Quote:
Originally Posted by Drybrain
Not to mention the continued vacancy of an entire city block. This whole thing is really embarrassing.
|
I think it is a cultural or psychological quirk in the city and region that, these days, is increasingly out of step with norms in the developed world or the reality of the local economy and the kind of wealth that is being generated by real estate.
This situation where there are basically zero standards for maintenance or attractiveness of some sites reminds me a lot of booming third world countries where you see glitzy new construction next to derelict sites. It is not that everything is ugly but it is left to private owners and chance. It is strange because Halifax isn't poor and has never really been all that poor, but there is an attitude that the city can't afford things and there can be no imposition on developers or the weak economy will die (e.g. inappropriate/impossible to make demands of a Chinese shell company that bought a historic building on the city's main street a couple years ago). This ain't how it works in the majority of successful developed cities in the world. Halifax's "severe arbitrary overlapping height limits in many locations but we don't care how buildings look" norm is quirky and unusual and probably makes the city look much, much worse than it could with some modest changes.
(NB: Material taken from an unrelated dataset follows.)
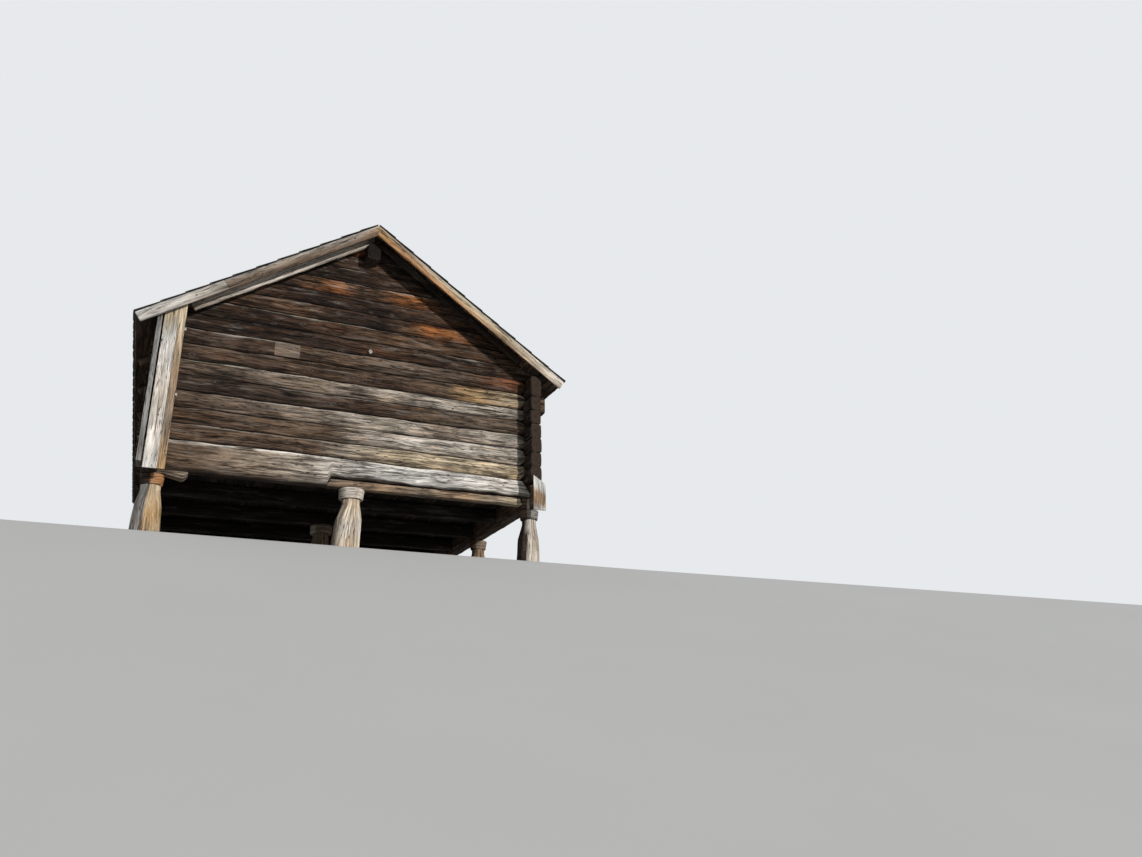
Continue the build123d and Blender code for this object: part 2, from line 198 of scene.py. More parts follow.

I wonder how much of it is just that some or most councillors hold these views, a lot of it is semi accidental historical path-dependent stuff (e.g. 80's NIMBYs and heritage advocates getting together to write some bylaws that had unintended consequences and never got updated), and it's not critical enough of an issue for their supporting voters to shift the politics. I don't get the sense that this regime is what the population wants on average, although I think some people have a kind of learned helplessness in this area (new buildings are just ugly, if they're ugly we must be poor and poor people can't have nice things, and so on).
Halifax also has roughly zero "self" sense of gravitas as well as a capital or regional centre. This ties in with the comment about painted lobsters and lighthouses. Sure, it's not Paris, but actually areas like around Province House are maybe in the top 0.01% of most nationally significant public spaces.